The human face of global health R&D: Cynthia Gama and USAID
The US Agency for International Development (USAID) is the nation’s lead foreign assistance agency. Throughout its 50-year history, USAID has worked with other government agencies, the private sector, and nongovernmental organizations to support the development and introduction of affordable health products appropriate for addressing the diseases and health issues in developing countries.
The GHTC has launched a new blog series to highlight the impact of USAID’s commitment to global health research and development (R&D). The series will showcase stories from individuals who have benefited from the agency’s support and investment in R&D—as well as people whose lives would vastly improve if USAID were to expand its support for health R&D into new areas.
Our fourth and final post in the series is by Dr. Cynthia Gama, a principal investigator with MatCH and works with the International Partnership for Microbicides (IPM) in South Africa. Based on her experiences, Cynthia writes about the need for USAID to support R&D for microbicides to protect women from HIV.
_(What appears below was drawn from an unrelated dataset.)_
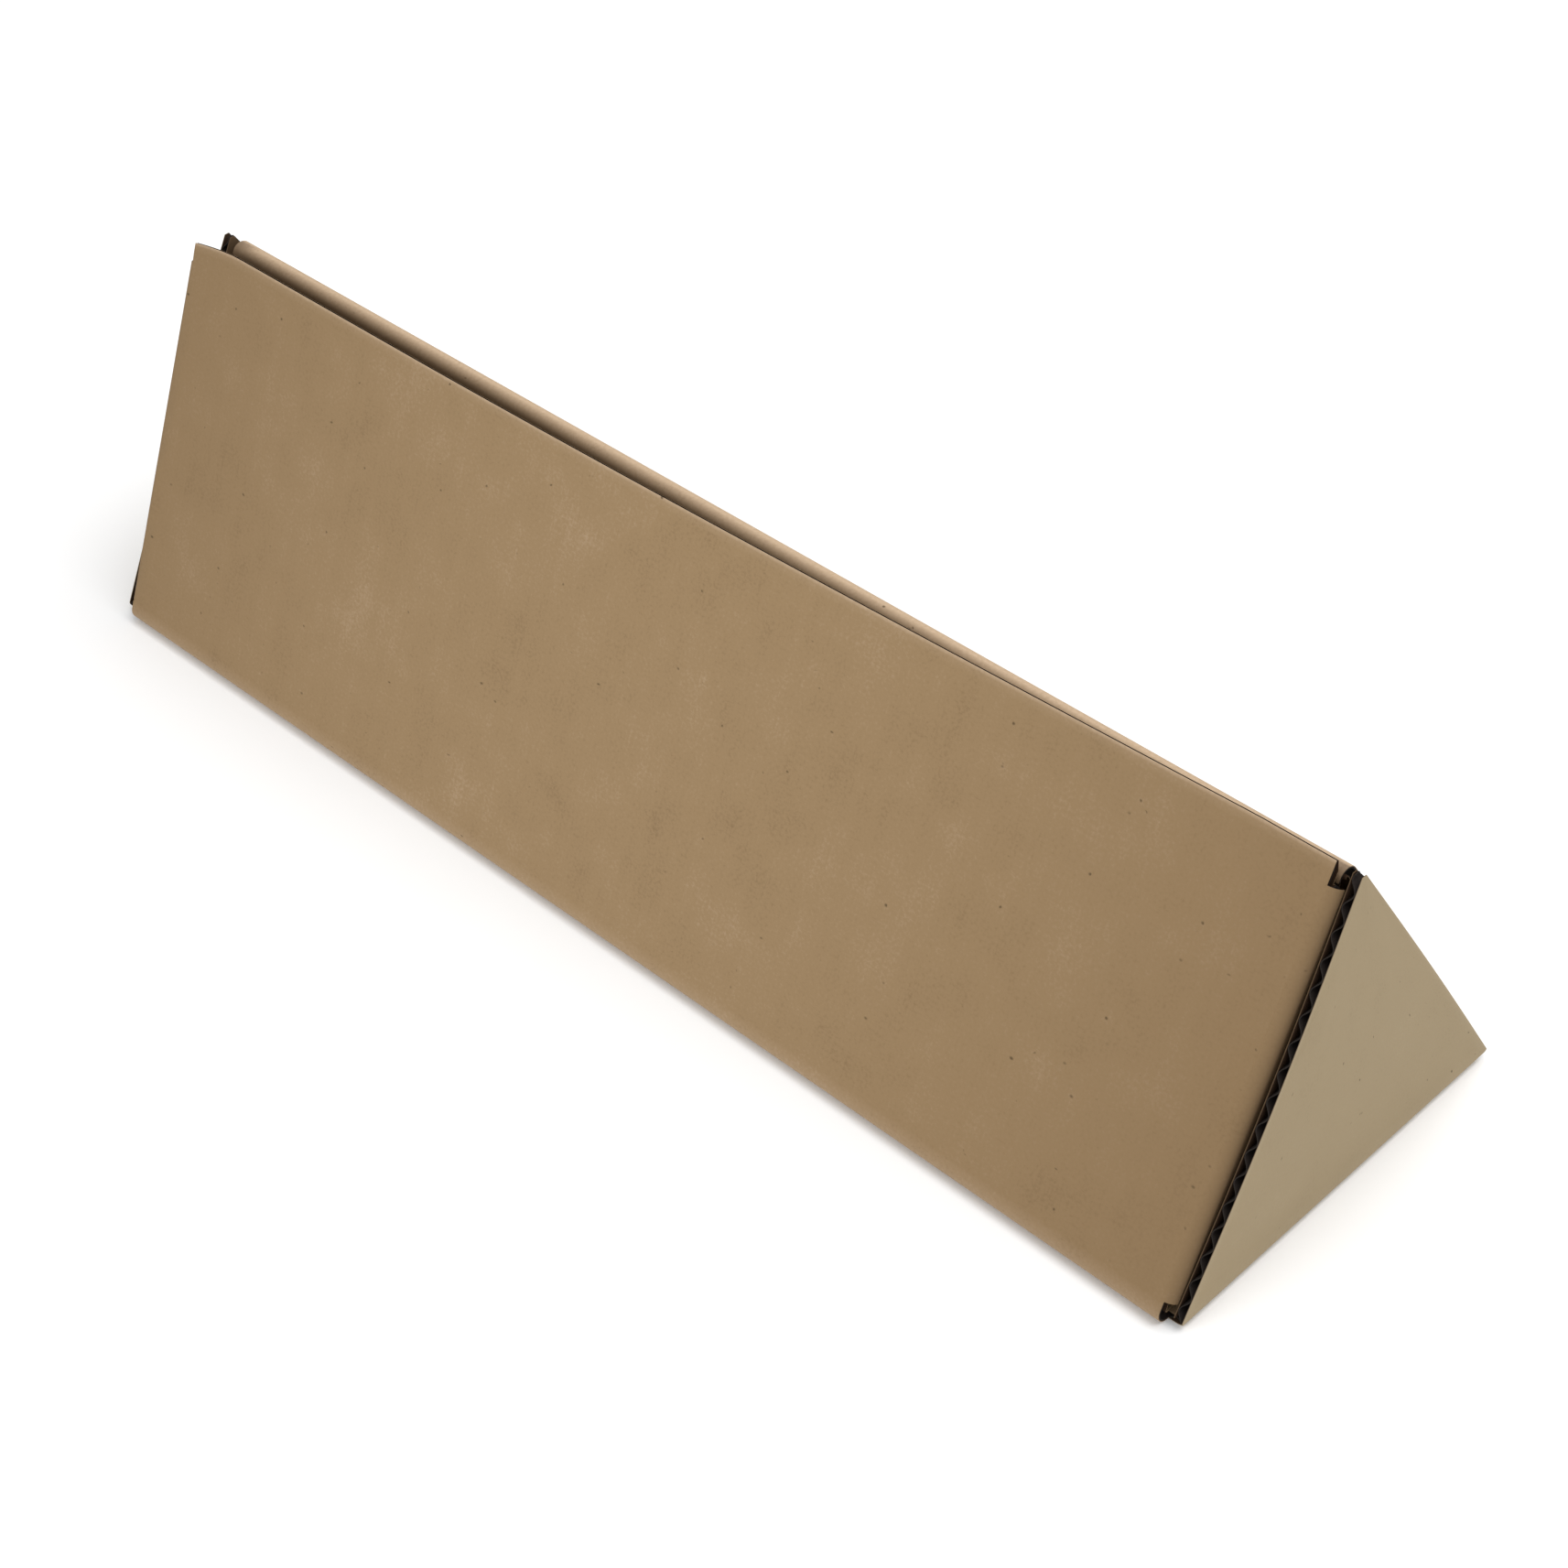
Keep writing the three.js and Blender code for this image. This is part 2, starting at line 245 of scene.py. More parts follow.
# %% Cut a closed sheet out of a grid
def grid_lines(breaks, step):
    lines = []
    for first, last in zip(breaks[:-1], breaks[1:]):
        count = max(1, int(math.ceil((last - first) / step - 1e-6)))
        lines += [first + (last - first) * i / count for i in range(count)]
    return np.array(lines + [breaks[-1]])


def cut_sheet(name, x_lines, s_lines, keep, front, back):
    """A closed flat mesh of the kept cells. Its points hold x, the distance s, and the depth in the board."""
    nx, ns = len(x_lines), len(s_lines)
    kept = keep((x_lines[:-1, None] + x_lines[1:, None]) / 2, (s_lines[None, :-1] + s_lines[None, 1:]) / 2)
    number = np.arange(nx * ns).reshape(nx, ns)
    i, j = np.nonzero(kept)
    a, b, c, d = number[i, j], number[i + 1, j], number[i + 1, j + 1], number[i, j + 1]
    layer = nx * ns
    faces = [np.stack([d, c, b, a], 1), np.stack([a, b, c, d], 1) + layer]
    padded = np.pad(kept, 1)
    for di, dj, first, second in ((-1, 0, a, d), (1, 0, c, b), (0, -1, b, a), (0, 1, d, c)):
        open_side = ~padded[i + 1 + di, j + 1 + dj]
        p, q = first[open_side], second[open_side]
        faces.append(np.stack([p + layer, q + layer, q, p], 1))
    x = np.repeat(x_lines, ns)
    s = np.tile(s_lines, nx)
    points = np.concatenate([np.stack([x, s, np.full(layer, depth)], 1) for depth in (front, back)])
    used, faces = np.unique(np.concatenate(faces), return_inverse=True)
    mesh = bpy.data.meshes.new(name)
    mesh.from_pydata(points[used].tolist(), [], faces.reshape(-1, 4).tolist())
    sheet = bpy.data.objects.new(name, mesh)
    bpy.context.scene.collection.objects.link(sheet)
    return sheet


print("a 20 mm run cut at 5 mm gets", len(grid_lines([0, 20], 5)), "grid lines")

# %% [markdown]
# Shader maths reads best as plain formulas. This small class wraps a socket, so that adding or multiplying two of
# them puts the right Math node in the material, and any other node comes from one method.

# %% Sockets as Python values
class Wire:
    def __init__(self, nodes, socket):
        self.nodes = nodes
        self.socket = socket

    def node(self, kind, settings=None, output=0, **inputs):
        """A node of any kind: its settings are set first, then its sockets get values or links."""
        made = self.nodes.new(kind)
        for key, value in (settings or {}).items():
            setattr(made, key, value)
        for key, value in inputs.items():
            index = int(key[1:]) if key[0] == "i" and key[1:].isdigit() else key.replace("_", " ")
            target = made.inputs[index]
            if isinstance(value, Wire):
                self.nodes.id_data.links.new(value.socket, target)
            else:
                target.default_value = value
        return Wire(self.nodes, made.outputs[output])

    def maths(self, operation, first, second=0.0):
        return self.node("ShaderNodeMath", {"operation": operation}, i0=first, i1=second)

    def __add__(self, other):
        return self.maths("ADD", self, other)

    __radd__ = __add__

    def __sub__(self, other):
        return self.maths("SUBTRACT", self, other)

    def __rsub__(self, other):
        return self.maths("SUBTRACT", other, self)

    def __mul__(self, other):
        return self.maths("MULTIPLY", self, other)

    __rmul__ = __mul__

    def __truediv__(self, other):
        return self.maths("DIVIDE", self, other)

    def at_most(self, limit):
        return self.maths("MINIMUM", self, limit)

    def ramp(self, low, high):
        """0 below low, 1 above high, and smooth between."""
        smooth = {"interpolation_type": "SMOOTHSTEP"}
        return self.node("ShaderNodeMapRange", smooth, Value=self, From_Min=low, From_Max=high)

    def wave(self, length):
        return self.maths("SINE", self * (2 * math.pi / length))

    def noise(self, scale, detail, roughness):
        """Noise read at this vector, from about 0 to 1."""
        return self.node("ShaderNodeTexNoise", Vector=self, Scale=scale, Detail=detail, Roughness=roughness)

    def cells(self, scale):
        """The distance from this vector to the nearest of many scattered points."""
        return self.node("ShaderNodeTexVoronoi", {"feature": "F1"}, Vector=self, Scale=scale)

    def stretched(self, x, y):
        return self.node("ShaderNodeVectorMath", {"operation": "MULTIPLY"}, i0=self, i1=(x, y, 1.0))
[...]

Q: As a microbicide researcher working in South Africa, you witness every day the impact of HIV on women. Can you tell us about the effect of HIV on women in your community?
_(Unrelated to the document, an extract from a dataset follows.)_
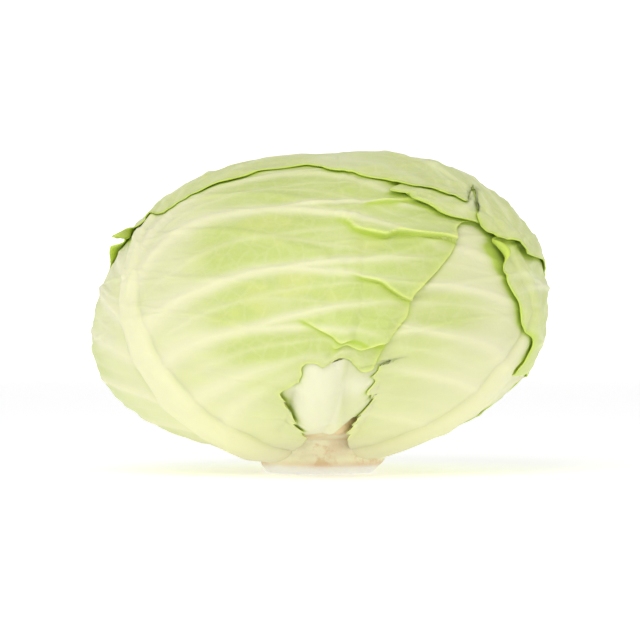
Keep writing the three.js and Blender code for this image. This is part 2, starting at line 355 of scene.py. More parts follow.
@dataclass(frozen=True)
class Leaf:
    """One outer leaf: its place on the head, its outline and everything that shapes its blade.

    The azimuth and elevation are those of its middle. Bearings go round that middle, 0 towards the
    tip and 90 towards the right, and a reach is the angle from the middle to the edge. Flat
    degrees are the same angles laid out as x across the leaf and y along it. The grid is how many
    cells its outer face has each way, and the inner face has one for each inner step. Crowding
    draws the grid's columns to the right, and rows is twice the number of strong veins on a side.
    Lengths are in millimetres. Waves is how many there are all the way round, and the edge's lift
    is how far they go out, in degrees, and up. The bright tip is a bearing, its spread and how far
    in the yellow-green of the edge reaches there. A vein path is a vein's start along the midrib,
    its rise and the distance over which it bends.
    """

    name: str
    azimuth: float
    elevation: float
    outline: tuple[tuple[float, float], ...]
    seed: int
    grid: int
    inner_step: int = 3
    crowding: float = 0.0
    row_sweep: float = 0.28
    row_bend: float = 0.35
    rows: int = 20
    rib_half_width: float = 13.0
    rib_height: float = 4.5
    rib_narrowing: float = 1.05
    rib_taper: float = 1.2
    rib_tip_width: float = 1.2
    rib_length: float = 80.0
    rib_bow: tuple[tuple[float, float], ...] = ((-90.0, 0.0), (90.0, 0.0))
    edge_lift: float = 1.0
    waves: int = 11
    vein_height: float = 0.75
    vein_paths: tuple[tuple[float, float, float], ...] = ()
    tone: Tone = Tone()
    folds: tuple[Fold, ...] = ()
    bulges: tuple[Bulge, ...] = ()
    curls: tuple[Curl, ...] = ()
    stand_offs: tuple[StandOff, ...] = ()
    notches: tuple[Notch, ...] = ()
    drifts: tuple[Drift, ...] = ()
    bright_tip: tuple[float, float, float] = (0.0, 1.0, 0.0)
    teeth: tuple[Teeth, ...] = ()
    slot: str = "pale_leaf"

    @property
    def axes(self) -> tuple[np.ndarray, np.ndarray, np.ndarray]:
        """The leaf's own axes on the head.

        Returns:
            The way out through its middle, its right and the way to its tip, all of length 1.
        """
        turn = math.radians(self.azimuth)
        out = facing(np.float64(self.azimuth), np.float64(self.elevation))
        right = np.array([math.cos(turn), math.sin(turn), 0.0])
        return out, right, np.cross(out, right)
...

A: It is very difficult to not see the face of HIV and AIDS every single day when working in communities such as ours. The KwaZulu Natal province in South Africa has a high incidence of HIV and while we all know that women bear the brunt of the epidemic, the resulting impact can been seen not only in the women but also in the young children who have lost their parents; the old grandmothers who care for orphans; the daughters who often drop out of school to help them; and the impact that HIV has had on all aspects of people’s lives.
What gives me hope is knowing that we are working toward a product—a microbicide for women— that may help to reverse this trend in our community and give women and their families a better future.
- Dr. Cynthia Gama of MatCH. Photo: IPM
Q: Why are microbicides and other women-controlled prevention methods so important in the fight against HIV? Are currently available prevention methods, like male condoms, realistic options for women in your community and other parts of the world?A: We know that condoms work—both male and female condoms—and we know that South Africa has one of the largest and best-established public-sector male and female condom programs worldwide. Women in our community receive HIV prevention and contraception advice from various sources. While women may have access to these prevention products, the challenge is that women may not always have the ability to negotiate their use with their partners. This could explain the disproportionately high numbers of our women being infected with HIV. As a researcher, I know that women desire more options to protect themselves, hence my commitment to making sure that collectively we can deliver more options to our communities.
Our research center and community is involved in The Ring Study, which is evaluating a unique product, a long-acting microbicide ring. Women who participate are shown how to insert the ring themselves, which is designed to stay in place for a month at a time and release an antiretroviral drug to prevent HIV.
Q: How has USAID support helped advance your research and the microbicide field as a whole?
A: The support that our study sponsor, IPM, receives from donors such as USAID ensures that new products for women are developed, and that we can do the much needed work and research that would one day turn the hope of a microbicide product into reality. Without funding, none of what has been achieved thus far could have been possible.
Q: What other benefits of clinical research for microbicide development—such as capacity building and infrastructure development—has USAID support had in your community?
A: HIV prevention research has most certainly strengthened the scientific and medical research sector overall. Expertise in conducting large clinical trials is now available and well-developed, and has offered more employment opportunities. USAID support has helped to bring communities closer to science, and helped communities appreciate the need for clinical research and understand its benefits.
Q: When a safe and effective microbicide becomes available, what impact are you hoping to see for women in your community and around the world? What role will USAID have played in this effort?
A: On that day of jubilation we would know that our sisters, daughters, and granddaughters have much to look forward to. I hope that once a product shows efficacy, that our policy makers will ensure that it is made available as soon as possible. Organizations such as USAID and others together are making it possible for this dream to become reality.